IR35 in the Private Sector - What should recruiters be doing now?

Tuesday 16 April 2019

Since its introduction in 2000, the tax legislation known as IR35 has determined the employment status, for tax, of individuals who provide their services through their own limited companies. Independent contractors, working through their own personal service company (“PSC”), and who are treated as truly independent workers, may be entitled to receive advantageous tax treatment on their earnings, partly to account for the business risks they are taking. Whereas, workers who are considered to be working as “disguised employees” of the end client are only entitled to receive income which is taxed on a PAYE basis.

However, the IR35 rules have been largely ineffective as, in the private sector, it is the contractor who has determined their own individual IR35 employment status, leading HMRC to estimate (rightly or wrongly) that there was a widespread non-compliance with the rules (and therefore a tax shortfall for HMRC).

From April 2017, when the Off Payroll Rules were launched in the public sector, the responsibility for determining, in the public sector, whether a contractor fell within IR35 shifted from the contractor to the end client engaging their services. However, the responsibility for deducting the necessary PAYE and NIC became that of the “fee payer” (usually the recruitment business, where there is an agency supply). Therefore, recruitment businesses in the public sector are now liable for the real-time payment of contributions to HMRC – making it vitally important that they are confident with their end clients’ determination of the role.
HMRC have declared the public sector changes to be a “success”, and have decided to level the playing field by extending the changes to the private sector from April 2020. A Consultation on the private sector changes was issued at the start of March, although we already know the fundamentals – that the private sector hirer will have to make the employment status determination and that the fee paying agency will have to make the correct deductions.

WHAT SHOULD RECRUITMENT BUSINESSES BE DOING NOW?

The Consultation document has created a confused liability picture for clients and their agencies. It is the case in the public sector that hirers must take “reasonable care” in making their employment status determinations, or risk being liable for any tax shortfall; that will continue to be the case in the private sector. However, the Consultation now suggests that all intermediaries in the supply chain will have an obligation to pass the status determination decisions down the supply chain and, in the event that HMRC identifies a tax shortfall, it will look, in the first instance, to the intermediary that has failed to fulfil its statutory obligation. Furthermore, the Consultation is proposing that, in the event that HMRC does not recover any tax shortfall from the failing intermediary, it will then look to the agency that has the contract will the end client.
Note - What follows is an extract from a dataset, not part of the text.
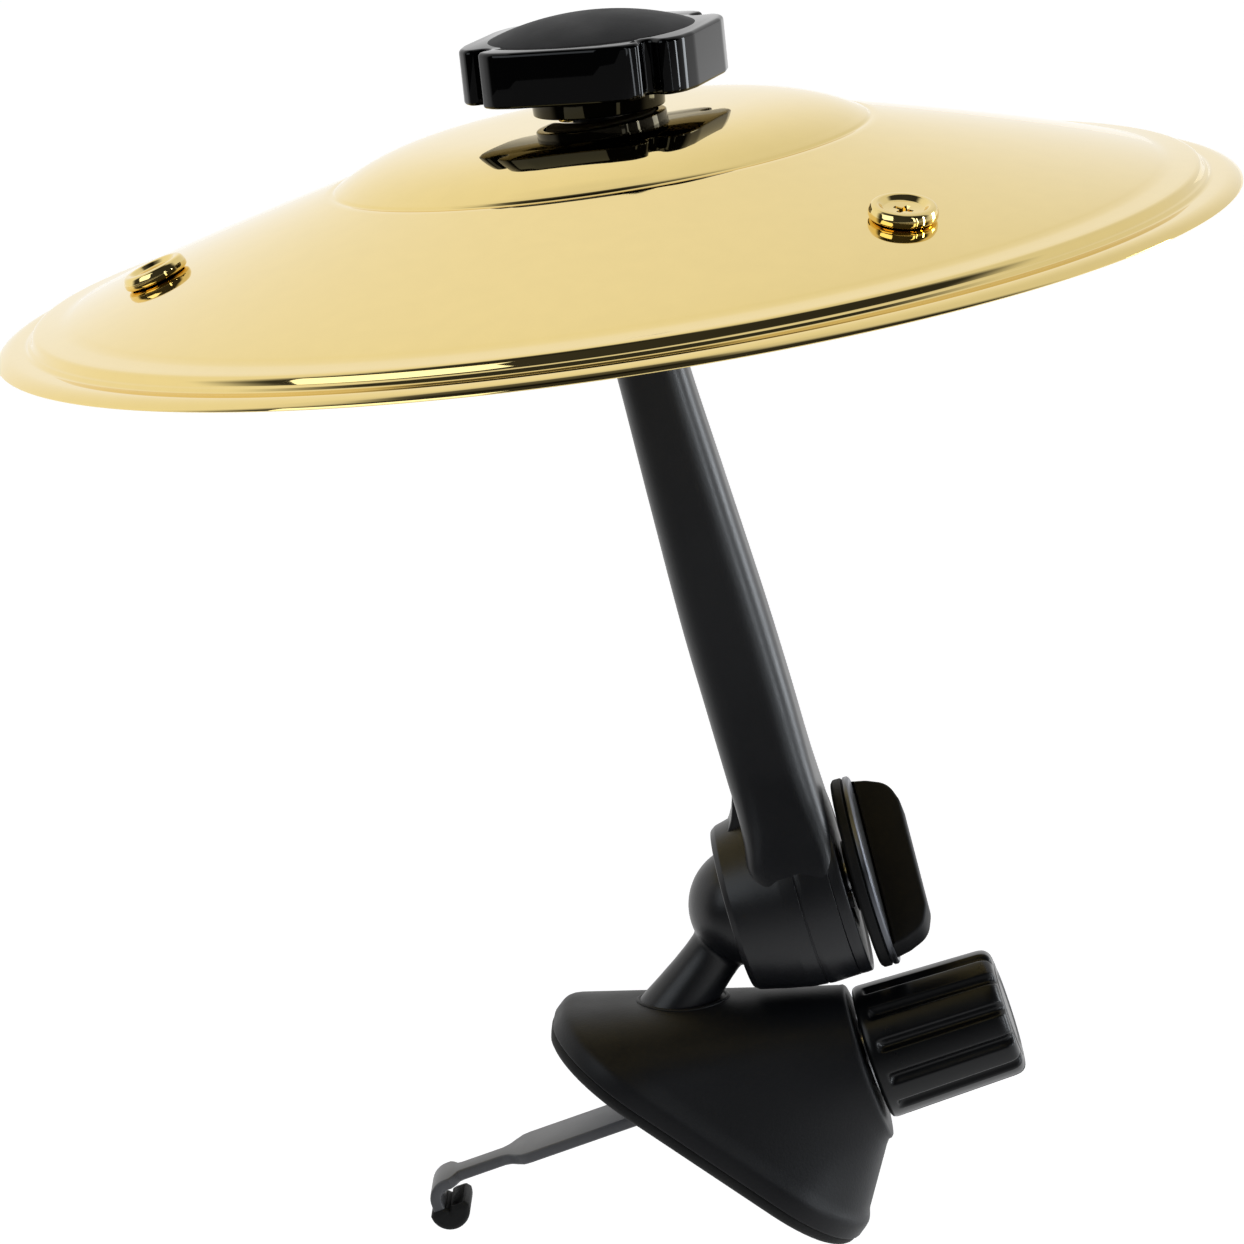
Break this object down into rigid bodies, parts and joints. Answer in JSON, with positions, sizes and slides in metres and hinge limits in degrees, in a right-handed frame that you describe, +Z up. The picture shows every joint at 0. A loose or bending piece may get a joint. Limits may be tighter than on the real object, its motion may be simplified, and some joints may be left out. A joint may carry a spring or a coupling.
{
  "type": "cymbal boom stand",
  "caption": "Small polished cymbal on a short arm, with a lockable ball joint and a hooked, screw-clamped foot for a vent grille.",
  "frame": {"origin": "centre of the outer face of the foot's rubber pad", "axes": "+Z up along the arm, +Y towards the vent (hook side), -Y towards the user (knob side), X across"},
  "size_m": [0.17, 0.1685, 0.1763],
  "materials": {
    "foot_black": "matte moulded",
    "satin_black": "satin moulded",
    "knob_black": "semi-gloss moulded",
    "matte_black": "fine matte",
    "gloss_black": "polished",
    "cap_grey": "satin",
    "rubber": "soft matte",
    "nylon": "natural",
    "felt": "pressed felt",
    "steel": "zinc plated",
    "coated_steel": "dark coating",
    "ring_metal": "satin",
    "brass": "turned",
    "gold_mirror": "mirror polished, gold coloured"
  },
  "bodies": {
    "foot": {"foot_shell": "foot_black", "foot_pad": "rubber", "ball_stud": "satin_black", "post_screw": "steel"},
    "clamp_wheel": {"clamp_knob": "knob_black", "clamp_knob_cap": "knob_black", "clamp_nut": "brass", "clamp_washer": "steel"},
    "hook": {"hook_rod": "steel", "hook_strip": "coated_steel", "hook_grip": "rubber"},
    "liner": {"ball_liner": "nylon"},
    "seat": {"ball_seat": "satin_black"},
    "arm": {"arm": "satin_black", "arm_insert": "brass", "socket_cap": "satin_black", "cap_screws": "matte_black", "stud": "steel", "cup_washer": "steel", "stud_sleeve": "satin_black", "lower_felt": "felt"},
    "plate": {"pressure_plate": "steel"},
    "lock_washer": {"lock_washer": "matte_black"},
    "lock_wheel": {"lock_screw": "steel", "lock_knob": "matte_black", "lock_ring": "ring_metal"},
    "cymbal": {"cymbal": "gold_mirror", "sizzle_screws": "gold_mirror", "sizzle_nuts": "gold_mirror"},
    "top_washer": {"upper_washer": "felt"},
    "top_knob": {"star_knob": "gloss_black", "star_knob_cap": "cap_grey", "star_knob_insert": "brass"}
  },
  "joints": [
    {"name": "clamp_turn", "type": "hinge", "parent": "foot", "child": "clamp_wheel", "pos_m": [0, -0.03624, 0.0054], "axis": [0, 0.9991, -0.0419], "range_deg": [-725, 4325]},
    {"name": "hook_slide", "type": "slide", "parent": "foot", "child": "hook", "axis": [0, 0.9991, -0.0419], "range_m": [-0.0084, 0.0014]},
    {"name": "ball_yaw", "type": "hinge", "parent": "foot", "child": "liner", "pos_m": [0, -0.0158, 0.0306], "axis": [0, 0, 1], "range_deg": [-15, 15]},
    {"name": "ball_pitch", "type": "hinge", "parent": "liner", "child": "seat", "pos_m": [0, -0.0158, 0.0306], "axis": [1, 0, 0], "range_deg": [-55, 3]},
    {"name": "arm_spin", "type": "hinge", "parent": "seat", "child": "arm", "pos_m": [0, -0.0158, 0.0306], "axis": [0, 1, 0], "range_deg": [-60, 60]},
    {"name": "plate_slide", "type": "slide", "parent": "arm", "child": "plate", "axis": [0, -1, 0], "range_m": [0, 0.00031]},
    {"name": "lock_rise", "type": "slide", "parent": "arm", "child": "lock_washer", "axis": [0, -1, 0], "range_m": [0, 0.0016]},
    {"name": "lock_turn", "type": "hinge", "parent": "lock_washer", "child": "lock_wheel", "pos_m": [0, -0.0158, 0.0306], "axis": [0, -1, 0], "range_deg": [-1, 721]},
    {"name": "cymbal_spin", "type": "hinge", "parent": "arm", "child": "cymbal", "pos_m": [0, -0.02424, 0.12348], "axis": [0, -0.1402, 0.9901], "continuous": true},
    {"name": "knob_rise", "type": "slide", "parent": "arm", "child": "top_washer", "axis": [0, -0.1833, 0.9831], "range_m": [0, 0.005]},
    {"name": "knob_turn", "type": "hinge", "parent": "top_washer", "child": "top_knob", "pos_m": [0, -0.02769, 0.14319], "axis": [0, -0.1833, 0.9831], "range_deg": [-1, 1801]}
  ],
  "couplings": [
    {"joint": "clamp_turn", "follows": "hook_slide", "rad_per_m": -8976},
    {"joint": "lock_turn", "follows": "lock_rise", "rad_per_m": 7854},
    {"joint": "plate_slide", "follows": "lock_rise", "ratio": 0.1875},
    {"joint": "knob_turn", "follows": "knob_rise", "rad_per_m": 6283.2}
  ]
}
Brookson Legal is often asked: who has the risk? This is not a simple question to answer. It is the case that clients must make all reasonable efforts to apply the legislation properly, or they are exposed to a potential tax liability. However, where clients do take “reasonable care” (and the debate about what “reasonable care” means continues), the onus will be on the agency contracting with the client to make sure that: (1) information is passed down the supply chain in a timely manner; and (2) there are no rogue or non-compliant intermediaries in the supply chain that could leave the contracting agency holding the liability if HMRC identify a tax shortfall. Brookson Legal argues that agencies’ focus should be upon helping and encouraging their clients to manage the law “properly” because, by doing that, they not only protect the client, but they also reduce the risk to the supply chain, however complicated the transfer provisions might become.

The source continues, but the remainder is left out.